Les Bleus shouldn’t have reached the final.
They have warring factions within the team, and the coach and players don’t respect each other: the former telling the latter they were “a bunch of spoiled brats, undisciplined, disobedient, sometimes selfish, always complaining, always whingeing”.
Hey, I thought the French would take that as a compliment.
They did go out drinking after beating Wales but it was Veuve Cliquot, not any old plonk. OK, lock Pascal Pape did spit at photographers outside Pastis, Auckland’s renowned French restaurant, but his lambs brains had been overcooked.
The paltry scores in the playoffs were proof of the importance of great defence and mental strength in the World Cup which the French have in spades.
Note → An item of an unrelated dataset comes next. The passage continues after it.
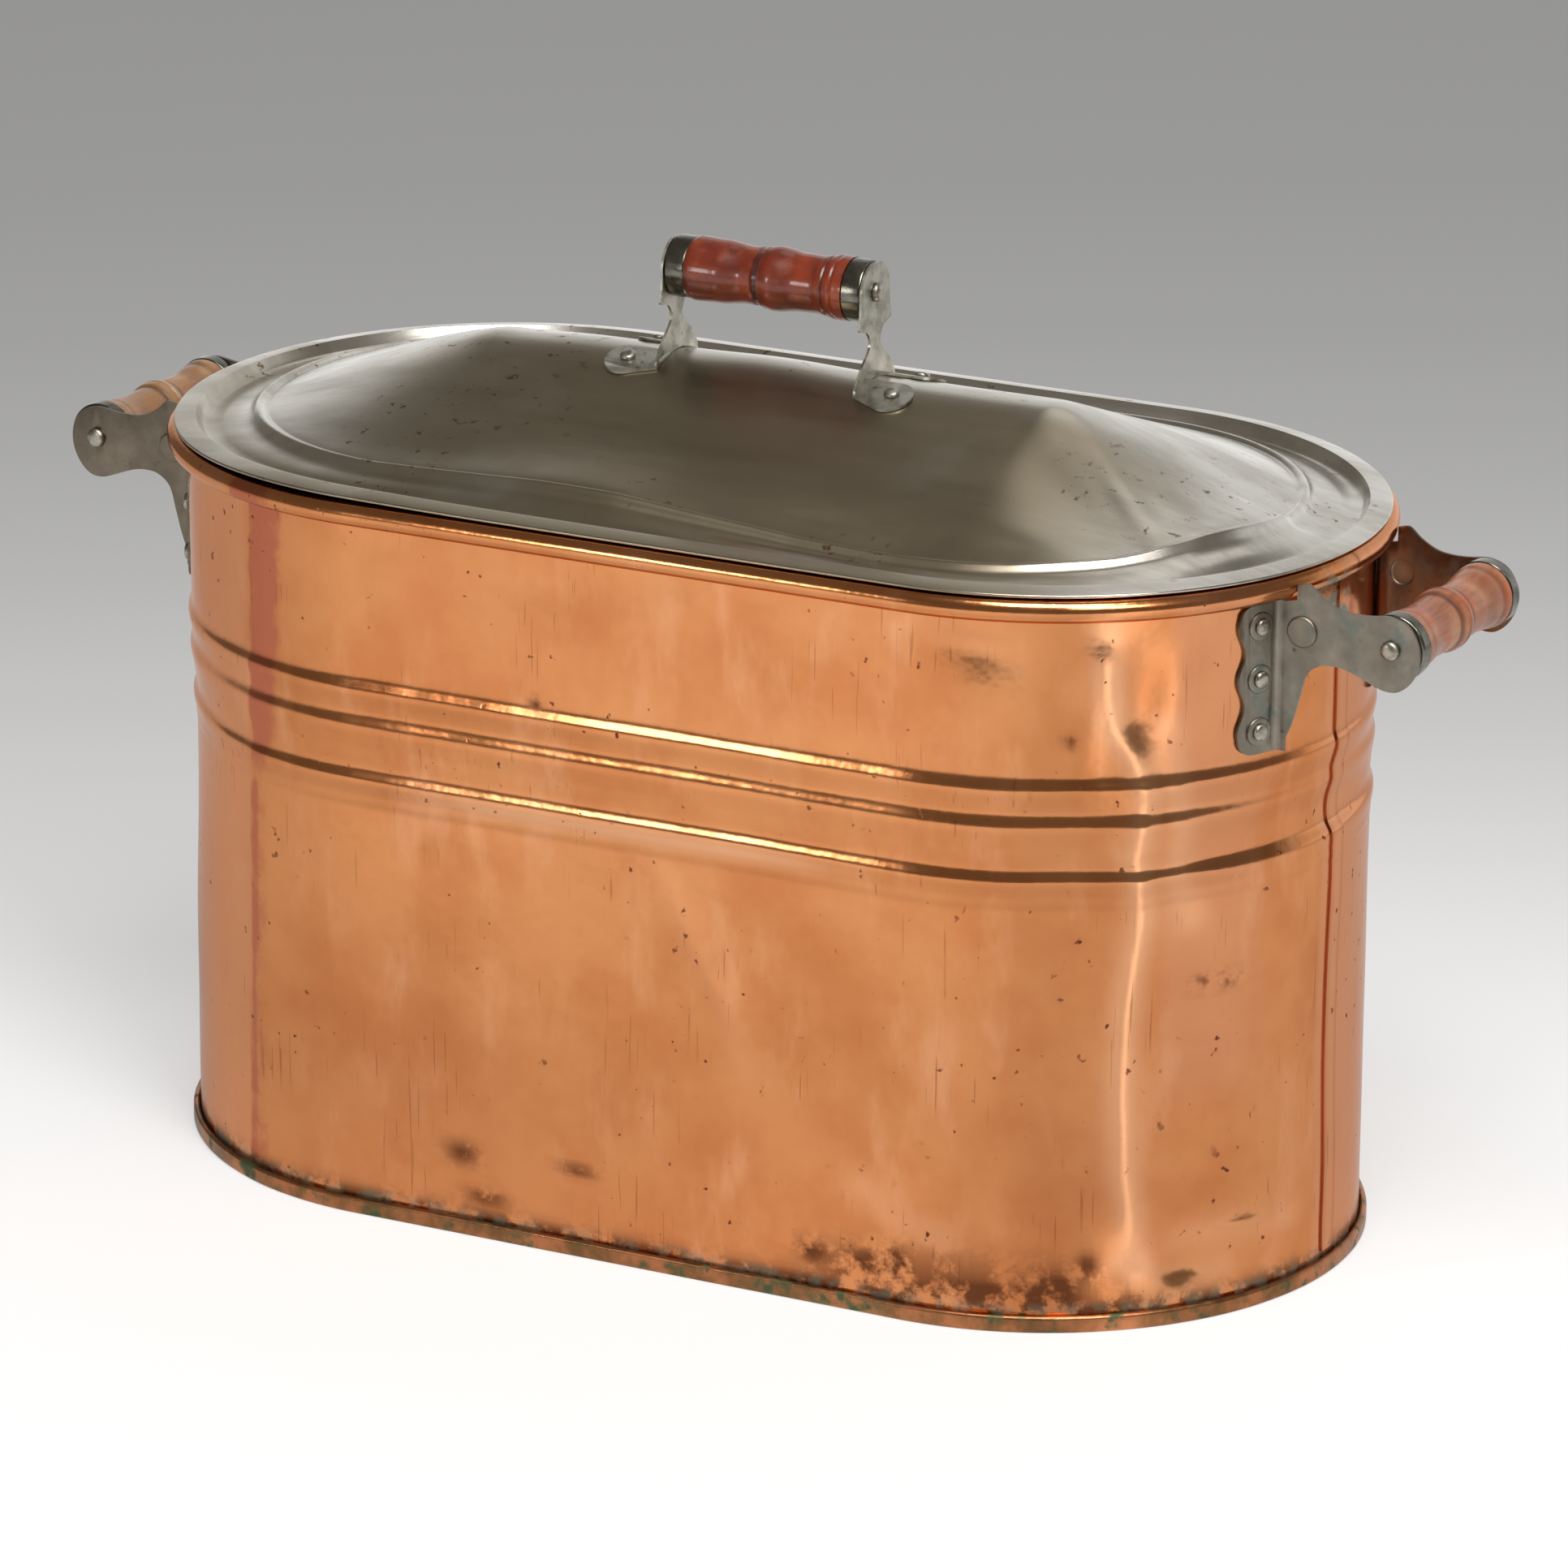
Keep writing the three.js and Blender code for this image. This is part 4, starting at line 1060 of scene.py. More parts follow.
class Finish:
    """One material being mixed: its tree, its place on the object and its shader."""

    def __init__(self, name, **shader):
        self.material = bpy.data.materials.new(name)
        self.material.use_nodes = True
        self.tree = self.material.node_tree
        self.shader = self.tree.nodes["Principled BSDF"]
        self.place = self.add("ShaderNodeTexCoord").outputs["Object"]
        for socket, value in shader.items():
            self.shader.inputs[socket.replace("_", " ")].default_value = value

    def add(self, kind, settings=None, **inputs):
        return node(self.tree, kind, settings, **inputs)

    def stretched(self, x, y, z, turn=(0, 0, 0)):
        made = self.add("ShaderNodeMapping", Vector=self.place, Rotation=turn, Scale=(x, y, z))
        return made.outputs["Vector"]

    def noise(self, size_mm, detail, rough, vector=None):
        """Cloudy noise whose patches are about size_mm across."""
        made = self.add(
            "ShaderNodeTexNoise", Vector=vector or self.place, Scale=1000 / size_mm, Detail=detail,
            Roughness=rough,
        )
        return made.outputs["Fac"]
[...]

Their present mood isn’t conducive to attacking flair.
Captain Thierry Dusautoir after the semi final win against Wales and in front of a booing Eden Park crowd admitted: We were mentally strong and it is not always skills and combinations that win games. A lot of it is mental, maybe we needed more skills.
Today we won this match because of our defence. We didn’t play so much rugby but we played with our hearts”.
It mirrored his comments following the side’s tough win over Ireland in the Six Nations: “I would give my team five out of ten for management but ten for spirit.”
Heart, spirit, and bit of thuggery. Oh, and bit of decent technology too: a big computer residing in The National Centre of Rugby that replicates the scrummaging techniques of all their opponents.
They’re temperamental, precious, self obsessed and they whine a lot.
But they whine in the most beautiful language on earth. They pronounce ‘eaux’ as ‘o’. They made the Citroen DS and gave us the film Le Samourai.
They’re mad, these Frenchmen, and I love them for it. That would change very quickly, I’m sure, if I found myself in the ruck with them.
P.S. So Auckland has a decent French restaurant and Christchurch has a Belgian beer cafe. Perhaps I’ll arrange a stopover on my next trip to Paris.